# Breadboard tenon length on large breadboards



## AJacob (Dec 24, 2017)

I'm building a table with breadboards that 38" long X 1 1/2 thick X 10" wide. The wood is douglas fir. How long should I make my tenons. I've read the length of tenon is at least 5x the thickness of the tenon. Tenon is 1/3 the thickness of the wood, so the tenon will be 1/2 inch, making the tenon 2 1/2 inches long at least. That seems to short for 10" wide breadboar. How long would you all recommend?


----------



## JBrow (Nov 18, 2015)

AJacob,

I am a long way from being an expert on breadboards so I am not sure why the rule of thumb you cited exists. Absent this understanding, I agree that a 2-1/2" long tenon seems short for a 10" wide breadboard. But if the breadboard remains flat over time, 2-1/2" long tenons may be sufficient. My only concern is that tenons too short might cause the breadboard connection to fail should someone sit on the breadboard. I cannot say whether this is a real or imaginary concern.

The only problems I can foresee with longer tenons is chopping well-fitting deep mortises would be more difficult. Also a 10" wide board with long tenons that are pinned too far away from the table top/breadboard joint could cause the breadboard to crack. If pinned close to the table top/breadboard joint, then the breadboard could still expand and contract.

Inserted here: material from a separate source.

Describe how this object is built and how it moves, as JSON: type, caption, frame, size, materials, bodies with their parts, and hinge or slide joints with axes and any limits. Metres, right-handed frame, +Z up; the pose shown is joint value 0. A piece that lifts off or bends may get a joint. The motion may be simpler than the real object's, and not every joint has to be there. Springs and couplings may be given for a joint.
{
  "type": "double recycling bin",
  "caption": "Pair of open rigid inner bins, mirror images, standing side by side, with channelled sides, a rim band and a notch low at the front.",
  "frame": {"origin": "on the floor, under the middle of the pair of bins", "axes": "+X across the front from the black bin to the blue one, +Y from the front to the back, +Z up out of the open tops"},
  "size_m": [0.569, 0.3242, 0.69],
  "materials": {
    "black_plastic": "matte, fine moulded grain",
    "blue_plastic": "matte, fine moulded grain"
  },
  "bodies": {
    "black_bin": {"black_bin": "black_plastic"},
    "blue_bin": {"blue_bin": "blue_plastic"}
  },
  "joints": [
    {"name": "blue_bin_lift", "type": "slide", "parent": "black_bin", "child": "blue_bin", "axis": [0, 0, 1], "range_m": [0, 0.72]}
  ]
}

I assume there is a good reason for such a wide breadboard. If reducing its width is not practical, then ensuring the breadboard is quartersawn could at least reduce or eliminate cupping of the wide breadboard. I doubt that longer tenons could resist the forces associated with a cupping breadboard.


----------



## pintodeluxe (Sep 12, 2010)

10" breadboards are too wide. Other than aesthetics, there is no reason for a breadboard wider than 3-1/2" - 4". 
In the case of these standard dimension breadboards, the tenons can be about 2-1/2" long.


----------